After graduation, Runnels packed her talent and ambition and headed first to New York City and then to California, but the cost of living in each place forced a geographical compromise — Denver —before the cold weather forced a southern retreat to Florida. There she blossomed at the five-star La Vielle Maison in Boca Raton. In the mid ’80s, the international influence was sparking the imagination of talented chefs in southern Florida. What was to emerge was New Florida Cuisine being created at the hands of such talented chefs as Mark Millitello, whose cooking finesse had made Cafe Max in Pompano Beach the place to have a reservation. Runnels got a job there, and as Millitello and his group of investors began to open other restaurants throughout south Florida, she traveled with him to open each new spot. This exposure to such an inventive, pioneering chef/owner was part of Runnels’s long-range plan. Such tutelage would afford her the exposure and hands-on experience of what it would take to one day open her own dining spot. After Florida, she gained even more experience, working two years with Chef Larry Forgione of An American Place in New York City. The time was nearing.

Baby boomers who once curled their toes in the sand during summer vacations along the Outer Banks, and who, as adults, periodically feel the need to head east to catch a glimpse of this geographically unique coastal area, have witnessed growth and development that once seemed impossible on these beaches. Runnels is such a “boomer.” Her family vacationed in the now-defunct Southern Shores Sea Ranch Hotel in her girlhood, when the thought of having a house in Corolla still wasn’t an everyday occurrence. Her first visit to Corolla was with her family in a guided Jeep tour trailing a path north along the sand dunes. The quiet, the isolation, and the ability to be in such a beautiful spot on the ocean with nary another person in view prompted this Ohio family to build one of the earlier homes in Corolla. In 1972, all the building supplies had to travel across the Currituck Sound. Long after her father’s death, her mother continued to spend her summers in Corolla.

Returning to the Outer Banks as a young adult, Runnels found that though Duck and Corolla were no longer the undeveloped places of her youth, they still did not boast a great variety of restaurants. Not quite ready to forge a fine dining restaurant, she bought the existing Osprey Gourmet, and turned this deli/eatery with outdoor tables and sweeping sound views into a popular gathering place for Duck locals and visitors — especially for tourists waiting to check into their homes on weekends. Here Runnels had the opportunity to create her own style of running a kitchen, as well as develop her skills at successfully managing the front of the house. Because Osprey Gourmet was a smaller operation — essentially an upscale deli with some catering involved — Runnels had a chance to grow into the business demands of running a restaurant before one day opening one with her name on it.
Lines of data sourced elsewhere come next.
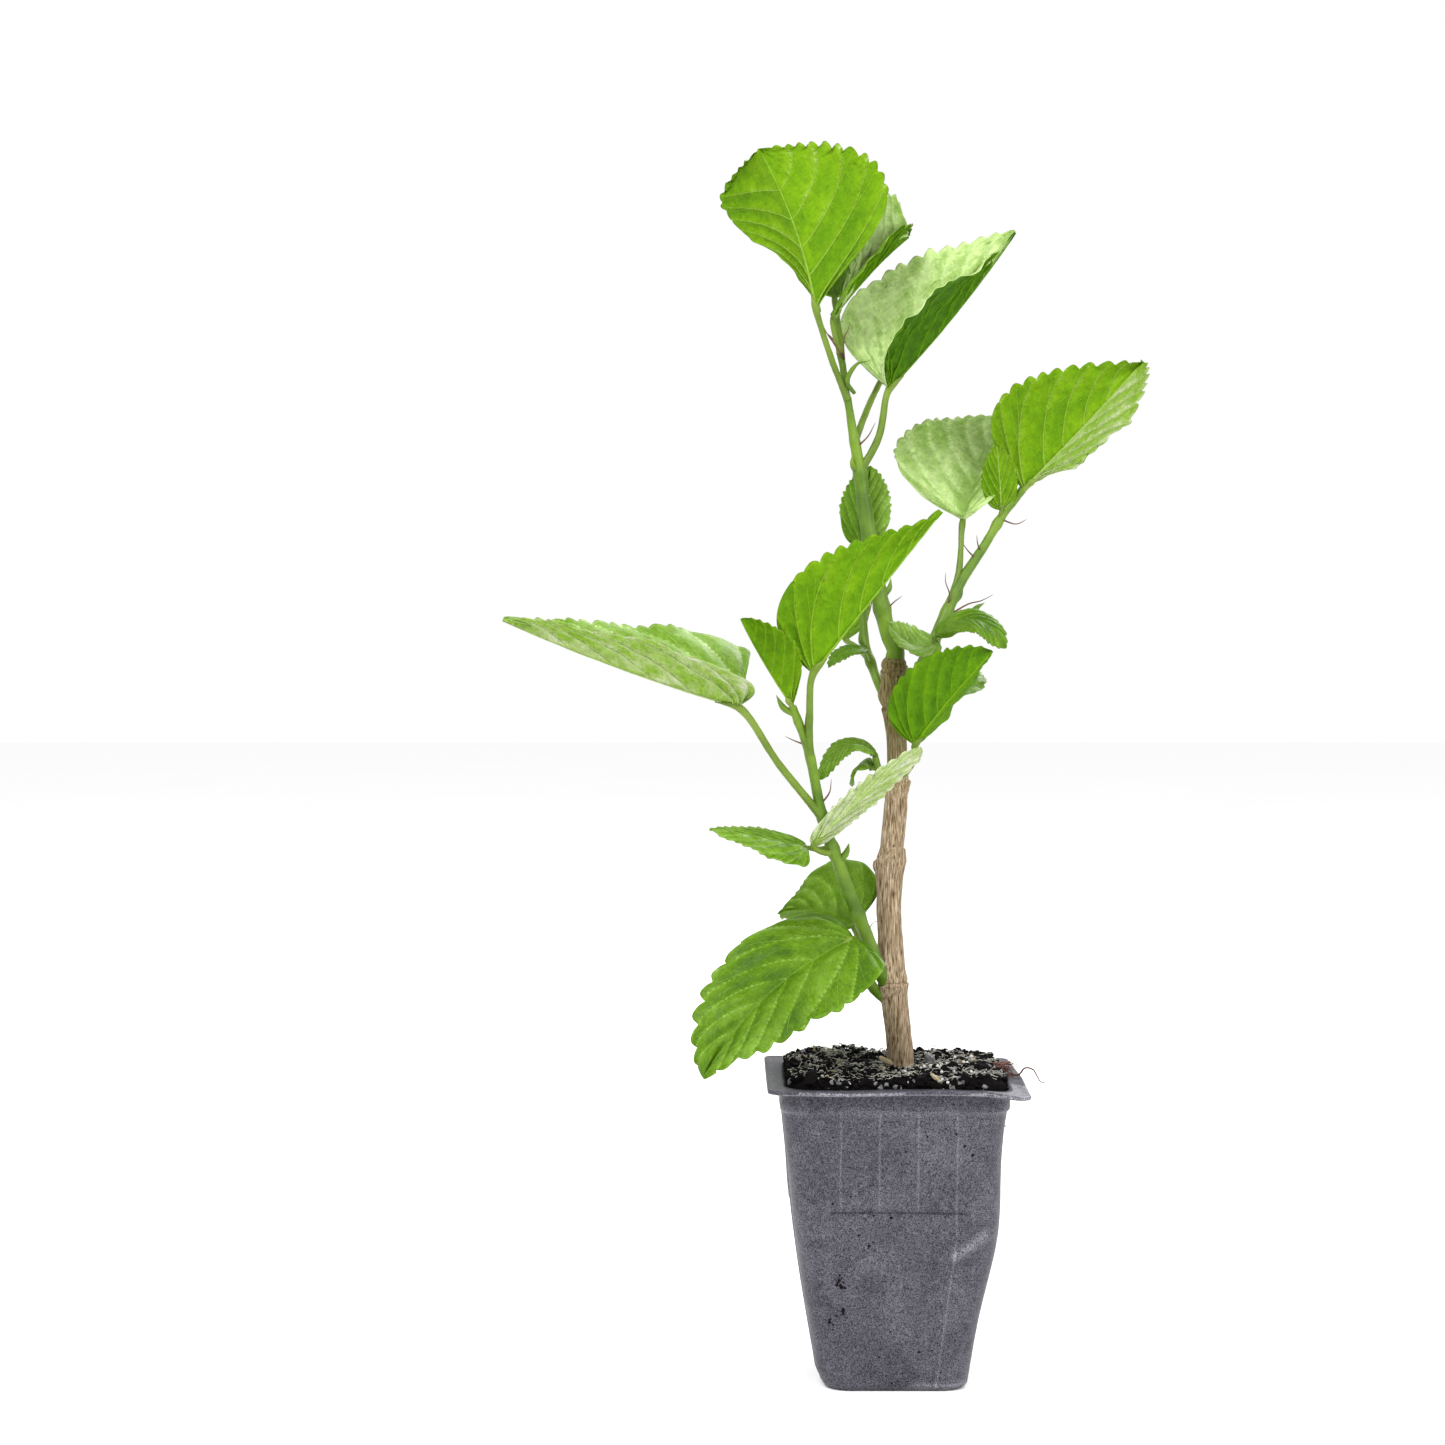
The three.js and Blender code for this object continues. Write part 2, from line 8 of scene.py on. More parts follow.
import bpy
import numpy as np
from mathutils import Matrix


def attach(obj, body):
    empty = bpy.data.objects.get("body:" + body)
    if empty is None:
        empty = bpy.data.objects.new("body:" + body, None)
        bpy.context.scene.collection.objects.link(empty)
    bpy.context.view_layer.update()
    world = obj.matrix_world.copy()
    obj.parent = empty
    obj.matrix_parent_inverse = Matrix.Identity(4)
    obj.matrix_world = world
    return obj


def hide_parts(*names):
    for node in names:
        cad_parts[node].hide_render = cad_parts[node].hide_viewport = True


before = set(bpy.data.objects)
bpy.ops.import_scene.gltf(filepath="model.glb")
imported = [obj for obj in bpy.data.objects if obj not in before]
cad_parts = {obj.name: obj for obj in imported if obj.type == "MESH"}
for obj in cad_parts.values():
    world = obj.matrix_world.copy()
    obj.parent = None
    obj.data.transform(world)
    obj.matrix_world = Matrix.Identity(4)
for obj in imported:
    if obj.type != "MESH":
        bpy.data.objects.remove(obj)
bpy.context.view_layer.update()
MM = 0.001

# Shared sizes, the same as in the part's source

CLEAR = 0.3   # gap between a limb's end and what carries on from it
SMOOTH_EDGE = 0.3   # share of a leaf's edge, from its base, that has no teeth
VEIN_SWEEP = 1.7   # how far the side veins lean towards the tip
POT_HEIGHT = 104.8
POT_WALL = 1.0
POT_FLOOR = 1.2
BASE_HALF = 24.5
COLLAR_HALF = 38.0
RIM_HALF = 44.0
RIM_THICKNESS = 1.6
COLLAR_HEIGHT = 7.0
COLLAR_FOOT = POT_HEIGHT - RIM_THICKNESS - COLLAR_HEIGHT
DRAIN_RADIUS = 3.5
DRAIN_OFFSET = 14.0
SOIL_TOP = 107.0
TRUNK_X = 2.6


# Small maths

def vec(p):
    return np.asarray(p, float)


def unit(v):
    return v / np.maximum(np.linalg.norm(v, axis=-1, keepdims=True), 1e-9)


def lerp(a, b, s):
    return a + (b - a) * s


def smooth(s):
    s = np.clip(s, 0, 1)
    return s * s * (3 - 2 * s)


def bell(distance, reach):
    return np.exp(-(distance / reach) ** 2)


def lattice(cell, seed):
    """A repeatable number from -1 to 1 for each whole-numbered cell."""
    x, y, z = (cell[..., i].astype(np.int64) for i in range(3))
    h = (x * 374761393 + y * 668265263 + z * 2147483647 + seed * 974634777) & 0xFFFFFFFF
    h = ((h ^ (h >> 13)) * 1274126177) & 0xFFFFFFFF
    return ((h ^ (h >> 16)) & 0xFFFF) / 32767.5 - 1


def noise(points, scale, seed=0):
    """Smooth value noise of about -1 to 1, one bump per scale."""
    p = points / scale
    cell = np.floor(p)
    s = smooth(p - cell)
    total = 0
    for dx in (0, 1):
        for dy in (0, 1):
            for dz in (0, 1):
                weight = (s[..., 0] if dx else 1 - s[..., 0])
                weight = weight * (s[..., 1] if dy else 1 - s[..., 1])
                weight = weight * (s[..., 2] if dz else 1 - s[..., 2])
                total = total + weight * lattice(cell + (dx, dy, dz), seed)
    return total


def rough(points, scale, octaves, seed=0):
    total = 0
    for i in range(octaves):
        total = total + noise(points, scale / 2 ** i, seed + i) / 2 ** i
    return total


class Path:
    """Centripetal smooth curve through points, measured by length."""

    def __init__(self, points):
        p = [vec(q) for q in points]
        p = [2 * p[0] - p[1]] + p + [2 * p[-1] - p[-2]]
        out = []
        for a, b, c, d in zip(p, p[1:], p[2:], p[3:]):
            near, span, far = (max(np.linalg.norm(q - r) ** 0.5, 1e-4) for q, r in ((b, a), (c, b), (d, c)))
            start = ((b - a) / near - (c - a) / (near + span) + (c - b) / span) * span
            end = ((c - b) / span - (d - b) / (span + far) + (d - c) / far) * span
            s = np.linspace(0, 1, 25)[:-1, None]
            turn = (3 * (c - b) - 2 * start - end) * s ** 2 + (2 * (b - c) + start + end) * s ** 3
            out.append(b + start * s + turn)
        out.append(p[-2][None])
        self.points = np.concatenate(out)
        steps = np.linalg.norm(np.diff(self.points, axis=0), axis=1)
        self.reach = np.concatenate([[0], np.cumsum(steps)])
        self.length = self.reach[-1]

    def at(self, share):
        s = np.asarray(share) * self.length
        return np.stack([np.interp(s, self.reach, self.points[:, i]) for i in range(3)], -1)

    def nearest(self, point):
        """Share along the path that comes nearest to a point."""
        i = np.argmin(np.linalg.norm(self.points - vec(point), axis=1))
        return self.reach[i] / self.length

    def frames(self, count):
        """Centres along the path with two turn-free cross directions."""
        share = np.linspace(0, 1, count)
        centre = self.at(share)
        ahead = unit(self.at(np.minimum(share + 0.002, 1)) - self.at(np.maximum(share - 0.002, 0)))
        side = np.zeros_like(centre)
        first = np.eye(3)[np.argmin(np.abs(ahead[0]))]
        side[0] = unit(np.cross(ahead[0], first))
        for i in range(1, count):
            side[i] = unit(side[i - 1] - ahead[i] * np.dot(side[i - 1], ahead[i]))
        return share, centre, ahead, side, np.cross(ahead, side)


def go_on(points, rest):
    """Points that carry on from a limb's tip, clear of it."""
    path = Path(points)
    tip = path.at(1.0)
    ahead = unit(tip - path.at(0.998))
    return [tip + ahead * CLEAR, tip + ahead * (CLEAR + 2)] + [vec(p) for p in rest]


# Mesh store: things of one kind are gathered here and become one object

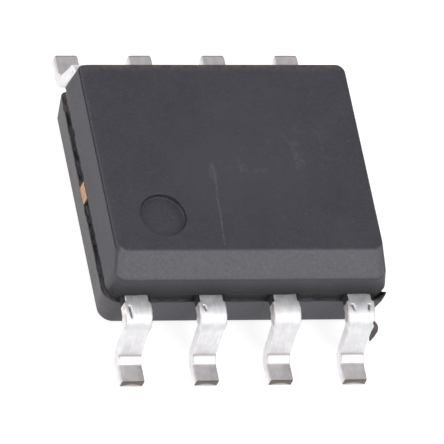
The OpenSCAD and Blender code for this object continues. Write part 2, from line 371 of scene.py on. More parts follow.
def moulding_material():
    """Filled epoxy: near black, matt, finely grained, with scuffs, specks and brown residue."""
    material, tree, shader = start_material("moulding")
    fine = grain(tree, 0.04, detail=4, rough=0.65)
    broad = grain(tree, 0.7, detail=2, offset=5)
    mix = plus(tree, times(tree, fine, 0.7), times(tree, broad, 0.3))
    colour = blend_colours(tree, remap(tree, mix, 0.36, 0.64), MOULD_DARK, MOULD_LIGHT)
    colour = blend_colours(tree, painted(tree, "rubbed"), colour, MOULD_LIGHT)
    pitted = remap(tree, grain(tree, 0.05, detail=4, rough=0.75, offset=17), 0.3, 0.7, 0.35, 0.75)
    # Painted sheen on the bevel, mottled by the pitted grain.
    colour = blend_colours(tree, times(tree, painted(tree, "bevel_sheen"), pitted), colour, MOULD_SHEEN)
    specks = remap(tree, grain(tree, 0.05, detail=1, offset=11), 0.70, 0.76)
    colour = blend_colours(tree, times(tree, specks, 0.4), colour, SCUFF_GREY)
    dust = remap(tree, grain(tree, 0.03, detail=2, offset=23), 0.35, 0.7)
    scuffs = times(tree, top_marks(tree), dust)
    colour = blend_colours(tree, scuffs, colour, SCUFF_GREY)
    # Painted shade: the recessed flash band and the foot of the front wall are darkened.
    colour = blend_colours(tree, painted(tree, "broken"), colour, MOULD_SHADE)
    patches = remap(tree, grain(tree, 0.1, detail=3, offset=31), 0.35, 0.6)
    residue = times(tree, painted(tree, "residue"), patches)
    colour = blend_colours(tree, residue, colour, MOULD_BROWN)
    tree.links.new(colour, shader.inputs["Base Color"])
    rough = remap(tree, fine, 0.3, 0.7, 0.44, 0.62)
    rough = minus(tree, rough, times(tree, painted(tree, "polish"), 0.25))
    rough = plus(tree, rough, times(tree, painted(tree, "broken"), 0.3))
    tree.links.new(rough, shader.inputs["Roughness"])
    shader.inputs["IOR"].default_value = 1.5
    relief(tree, shader, fine, 0.009)
    return material


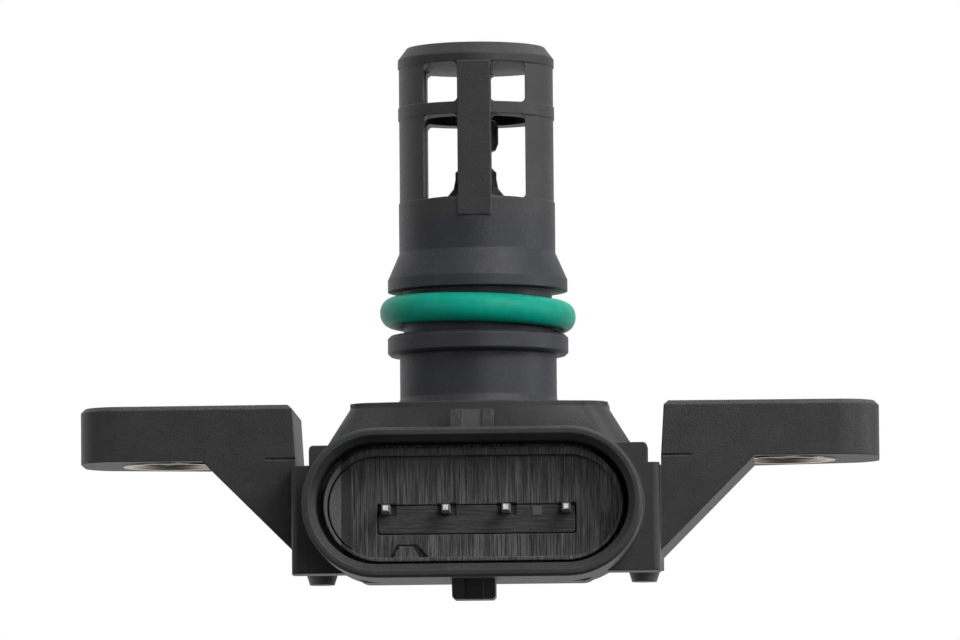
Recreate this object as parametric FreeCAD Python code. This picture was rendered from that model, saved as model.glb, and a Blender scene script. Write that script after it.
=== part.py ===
import FreeCAD, Part
import math
import os

# Manifold absolute pressure sensor with a caged air temperature probe.
# Millimetres. The origin lies on the nose axis, level with the top of the body.
# Z points to the tip of the nose, the plug socket opens towards -Y, and the
# two fixing ears lie along X.

V = FreeCAD.Vector

# Fixing ears
ear_reach = 31.87
ear_inner_end = 14.83
ear_shift = 0.12
ear_end_draft = 0.3
ear_top = 0.15
ear_thickness = 4.43
ear_half_depth = 5.45
ear_tip_half_depth = 5.05
ear_root_rear = 8.8
ear_root_chamfer = 1.5
ear_corner_radius = 3.2
ear_edge_chamfer = 0.34
ear_free_length = 9.87
ear_hole_inset = 7.37
ear_web_foot_rise = 0.59
ear_seam_length = 2.1
ear_seam_width = 0.14
ear_seam_depth = 0.16
ear_seam_height = 0.8

# Metal bushes moulded into the ears
bush_radius = 4.0
bush_bore_radius = 3.1
bush_stand_off = 0.12
bush_groove_depth = 0.35
bush_groove_width = 1.3
bush_lead_in = 0.3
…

Miriam Ann Runnels had been saving part of her name for a restaurant where she would one day be both chef and owner. In 1995 she sold Osprey Gourmet and began the work to open her namesake restaurant further north in Corolla. In May of that year, Miriam’s opened its doors with a sophisticated, casual contemporary atmosphere and a service mission that paralleled its inventive menu. Runnels became her own brand of pioneer in the evolving fine dining scene along the shores of the Outer Banks with dishes such as a brown sugar- and mustard-marinated pork tenderloin served with braised red cabbage and cheddar-scallion mashed potatoes. Other signature dishes such as a sesame saute of shrimp and scallops with oriental vegetables in a light ginger cream over crispy wonton noodles helped Runnels develop a loyal following. It’s her clientele who need to know that Runnels isn’t on a long overdue vacation in Australia visiting her brother. She is close by under the care of her mother, not yet able to think about her next challenge in the culinary world. She’s plotting how to conquer healing her spine, and with her lifelong skill at mastering her most heartfelt goals, the odds are in her favor.